I have a mechanism that pivot on one point, which I'll call the origin, and is moved by pushing on two other points. These other points are not fixed on the mechanism, but I can compute where they are. The are not in the plane of the pivot, but are on a plane that lies "above" the pivot, and I'm looking for a way to compute where the mechanism is "pointing".
I worked enough geometry problems back when I was in college to believe that there is a solution, so I'm hoping someone who has been doing geometry more recently can help me find it.
My question: Given two points $P_1 = (x_1, y_1, z_1)$, $P_2 = (x_2, y_2, z_2)$ and a distance $d$, find a third point $P_0 = (x_0, y_0, z_0)$ such that it is the given distance $d$ from the origin $O = (0, 0, 0)$ and $\vec{OP_0}$ is normal to the plane defined by $P_0, P_1,$ and $P_2$.
I know the point will be on the sphere of radius $d$. $$x_0^2 + y_0^2 + z_0^2 = d^2$$ Also, I figured that I could use the cross product of the vectors $\vec{P_0P_1}$ and $\vec{P_0P_2}$ to find the normal to the plane, which is some constant $k$ times the vector from the origin $\vec{OP_0}$. $$\vec{P_0P_1}\times\vec{P_0P_2}=k\cdot\vec{OP_0}$$ And finally, I've thought about trying to throw in the equation for a plane. $$ax + by + cz = d$$ But since I don't know the value of the point I'm trying to find ($P_0$), I can't actually solve for $a$, $b$, and $c$, or find the cross product $\vec{P_0P_1}\times\vec{P_0P_2}$.
Algebraic way: You need a plane $x_0x+y_0y+z_0z-d^2=0$ (because $ax+by+cz=0$ means "$\vec{(x,y,z)}$ is orthogonal to the $\vec{(a,b,c)}$"). Now you have $$\cases{x_0x_1+y_0y_1+z_0z_1=d^2 \\ x_0x_2+y_0y_2+z_0z_2=d^2 \\ x_0^2+y_0^2+z_0^2=d^2}$$ Solving this for $x_0, y_0, z_0$ will give you your $P_0$ (there may be more than one solution or no solutions at all, so algebraic expression for $x_0,y_0,z_0$ will contain numerous cases and will be ugly-looking).

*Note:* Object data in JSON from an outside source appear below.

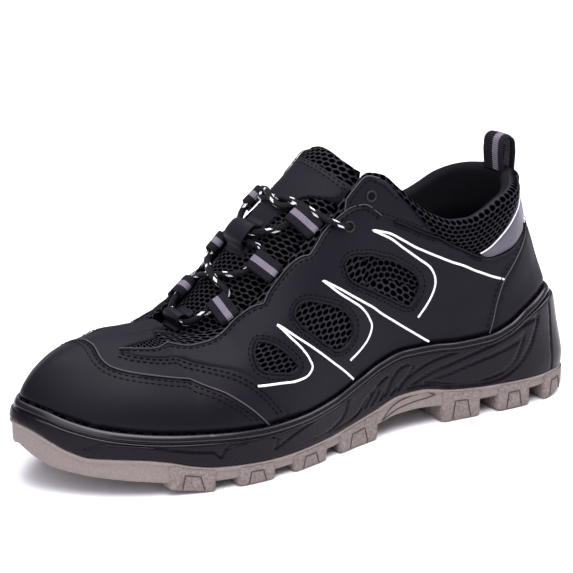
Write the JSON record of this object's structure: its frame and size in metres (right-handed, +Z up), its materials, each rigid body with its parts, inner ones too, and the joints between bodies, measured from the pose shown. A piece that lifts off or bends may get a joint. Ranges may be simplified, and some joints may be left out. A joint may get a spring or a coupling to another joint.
{
  "type": "safety sneaker",
  "caption": "Low safety shoe with a hollow upper, windowed side panels, toe cap, laced throat, padded tongue and collar, heel pull loop and lugged two-part sole.",
  "frame": {"origin": "on the floor plane, under the middle of the heel", "axes": "+X to the toe along the shoe's length, +Y to the wearer's left (the outer side of this left shoe), +Z up"},
  "size_m": [0.2988, 0.1071, 0.1413],
  "materials": {
    "outsole_rubber": "matte",
    "midsole_foam": "satin",
    "insole_cloth": "matte",
    "upper_mesh": "matte",
    "tongue_cloth": "matte",
    "panel_leather": "matte",
    "reflective_cloth": "satin",
    "webbing": "matte",
    "keeper_leather": "matte",
    "lace_cord": "matte"
  },
  "bodies": {
    "root": {"outsole": "outsole_rubber", "midsole": "midsole_foam", "insole": "insole_cloth", "upper": "upper_mesh", "tongue": "tongue_cloth", "toe_cap": "panel_leather", "heel_counter": "panel_leather", "quarter_outer": "panel_leather", "quarter_inner": "panel_leather", "eyestay_tab_outer": "panel_leather", "eyestay_tab_inner": "panel_leather", "vamp_blade": "panel_leather", "reflective_heel": "reflective_cloth", "lace_loop_outer_1": "webbing", "lace_loop_outer_2": "webbing", "lace_loop_outer_3": "webbing", "lace_loop_inner_1": "webbing", "lace_loop_inner_2": "webbing", "lace_loop_inner_3": "webbing", "lace_keeper_lower": "keeper_leather", "lace_keeper_middle": "keeper_leather", "laces": "lace_cord", "pull_loop": "webbing"}
  },
  "joints": []
}
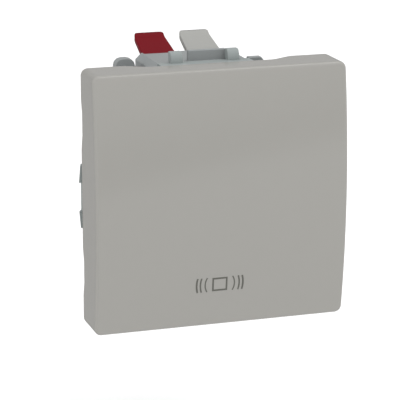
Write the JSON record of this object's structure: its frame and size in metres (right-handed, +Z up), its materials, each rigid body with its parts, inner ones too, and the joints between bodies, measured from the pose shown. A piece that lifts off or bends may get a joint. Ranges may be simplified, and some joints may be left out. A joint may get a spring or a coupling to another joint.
{
  "type": "rfid card reader",
  "caption": "Square snap-in contactless card reader insert: curved front cover, carrier with snap teeth, rear housing and lever-released push-in wire terminals.",
  "frame": {"origin": "middle of the seat plane, through the rear faces of the four corner pads, which rest on the wall frame", "axes": "+X to the right seen from the front, +Y back into the wall, +Z up"},
  "size_m": [0.0456, 0.033, 0.0478],
  "materials": {
    "cover_plastic": "satin-gloss warm grey moulded plastic",
    "grey_plastic": "cool grey moulded plastic, fine matt grain",
    "red_plastic": "deep red moulded plastic",
    "light_plastic": "light warm grey moulded plastic",
    "board_laminate": "green solder-masked laminate",
    "copper": "bright copper",
    "spring_steel": "rolled spring steel",
    "chip_plastic": "black moulded epoxy",
    "yellow_plastic": "yellow potted plastic case",
    "blue_plastic": "blue moulded plastic",
    "black_plastic": "black plastic",
    "ferrite": "dark grey sintered ferrite",
    "clear_plastic": "milky clear plastic"
  },
  "bodies": {
    "root": {"front_cover": "cover_plastic", "carrier": "grey_plastic", "rear_housing": "grey_plastic", "antenna_board": "board_laminate", "antenna_coil": "copper", "reader_chip": "chip_plastic", "status_led": "clear_plastic", "board_header": "black_plastic", "power_board": "board_laminate", "control_chip": "chip_plastic", "supply_capacitor": "yellow_plastic", "smoothing_capacitor": "black_plastic", "input_fuse": "black_plastic", "surge_varistor": "blue_plastic", "transformer_core": "ferrite", "transformer_winding": "copper", "relay_base": "black_plastic", "relay_case": "blue_plastic", "relay_coil": "copper", "relay_yoke": "spring_steel", "relay_fixed_contact": "copper", "clamp_spring_live": "spring_steel", "contact_bar_live": "copper", "clamp_spring_neutral": "spring_steel", "contact_bar_neutral": "copper", "clamp_spring_load_a": "spring_steel", "contact_bar_load_a": "copper", "clamp_spring_load_b": "spring_steel", "contact_bar_load_b": "copper"},
    "lever_live": {"release_lever_live": "red_plastic"},
    "blade_live": {"clamp_blade_live": "spring_steel"},
    "lever_neutral": {"release_lever_neutral": "light_plastic"},
    "blade_neutral": {"clamp_blade_neutral": "spring_steel"},
    "lever_load_a": {"release_lever_load_a": "light_plastic"},
    "blade_load_a": {"clamp_blade_load_a": "spring_steel"},
    "lever_load_b": {"release_lever_load_b": "light_plastic"},
    "blade_load_b": {"clamp_blade_load_b": "spring_steel"},
    "armature": {"relay_armature": "spring_steel", "relay_moving_contact": "copper"}
  },
  "joints": [
    {"name": "press_lever_live", "type": "hinge", "parent": "root", "child": "lever_live", "pos_m": [-0.0042, 0.0088, 0.0192], "axis": [-1, 0, 0], "range_deg": [0, 20], "stiffness_Nm_per_rad": 0.05, "springref_deg": -8.59},
    {"name": "open_clamp_live", "type": "hinge", "parent": "root", "child": "blade_live", "pos_m": [-0.0042, 0.0057, 0.0193], "axis": [-1, 0, 0], "range_deg": [0, 19]},
    {"name": "press_lever_neutral", "type": "hinge", "parent": "root", "child": "lever_neutral", "pos_m": [0.0042, 0.0088, 0.0192], "axis": [-1, 0, 0], "range_deg": [0, 20], "stiffness_Nm_per_rad": 0.05, "springref_deg": -8.59},
    {"name": "open_clamp_neutral", "type": "hinge", "parent": "root", "child": "blade_neutral", "pos_m": [0.0042, 0.0057, 0.0193], "axis": [-1, 0, 0], "range_deg": [0, 19]},
    {"name": "press_lever_load_a", "type": "hinge", "parent": "root", "child": "lever_load_a", "pos_m": [-0.0042, 0.0088, -0.0192], "axis": [1, 0, 0], "range_deg": [0, 20], "stiffness_Nm_per_rad": 0.05, "springref_deg": -8.59},
    {"name": "open_clamp_load_a", "type": "hinge", "parent": "root", "child": "blade_load_a", "pos_m": [-0.0042, 0.0057, -0.0193], "axis": [1, 0, 0], "range_deg": [0, 19]},
    {"name": "press_lever_load_b", "type": "hinge", "parent": "root", "child": "lever_load_b", "pos_m": [0.0042, 0.0088, -0.0192], "axis": [1, 0, 0], "range_deg": [0, 20], "stiffness_Nm_per_rad": 0.05, "springref_deg": -8.59},
    {"name": "open_clamp_load_b", "type": "hinge", "parent": "root", "child": "blade_load_b", "pos_m": [0.0042, 0.0057, -0.0193], "axis": [1, 0, 0], "range_deg": [0, 19]},
    {"name": "relay_armature_tilt", "type": "hinge", "parent": "root", "child": "armature", "pos_m": [-0.00985, 0.014, 0.0004], "axis": [-1, 0, 0], "range_deg": [0, 5], "stiffness_Nm_per_rad": 0.02, "springref_deg": -5.73}
  ],
  "couplings": [
    {"joint": "open_clamp_live", "follows": "press_lever_live", "ratio": 0.95},
    {"joint": "open_clamp_neutral", "follows": "press_lever_neutral", "ratio": 0.95},
    {"joint": "open_clamp_load_a", "follows": "press_lever_load_a", "ratio": 0.95},
    {"joint": "open_clamp_load_b", "follows": "press_lever_load_b", "ratio": 0.95}
  ]
}
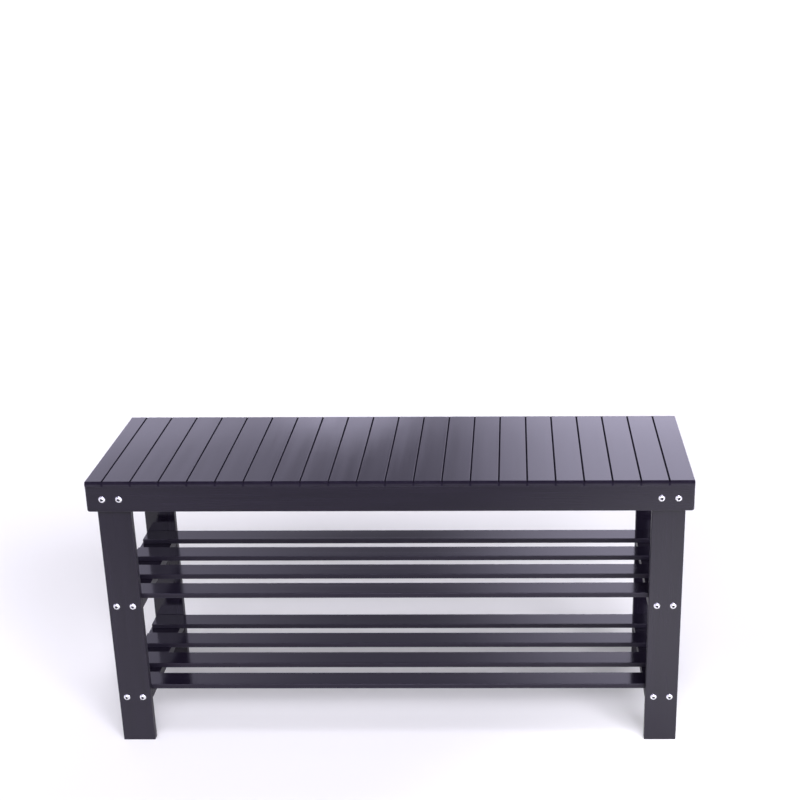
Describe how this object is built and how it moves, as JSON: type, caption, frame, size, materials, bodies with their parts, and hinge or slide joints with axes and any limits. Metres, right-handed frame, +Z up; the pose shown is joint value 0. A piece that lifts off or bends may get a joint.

Geometric way: You have a line $(P_1,P_2)$ and a sphere with centre $0$ and radius $d$. You want to build a plane which touches the sphere and contains the line. Let $P'$ be the closest point to $0$ on the line. If $[OP']$ is shorter than $d$, no solution exists. If length of $[OP']$ equals $d$, there is one solution, $P_0=P'$. Otherwise, $\vec{OP_0}$ is orthogonal to $\vec{P_1P_2}$, orthogonal to $\vec{P'P_0}$ and has length $d$, there are two solutions: $$\cases{(x_1-x_2)x_0+(y_1-y_2)y_0+(z_1-z_2)z_0 = 0 \\ (x'-x_0)x_0+(y'-y_0)y_0+(z'-z_0)z_0=0 \\ x_0^2+y_0^2+z_0^2 = d^2}$$ Note there is a special case $d=0$, when $P_0=O$ can be or not be a solution (zero vector is usually considered orthogonal to any vector, but if $P'=O$, these three points won't be defining a single plane).
Trilateration is another method noted in comment.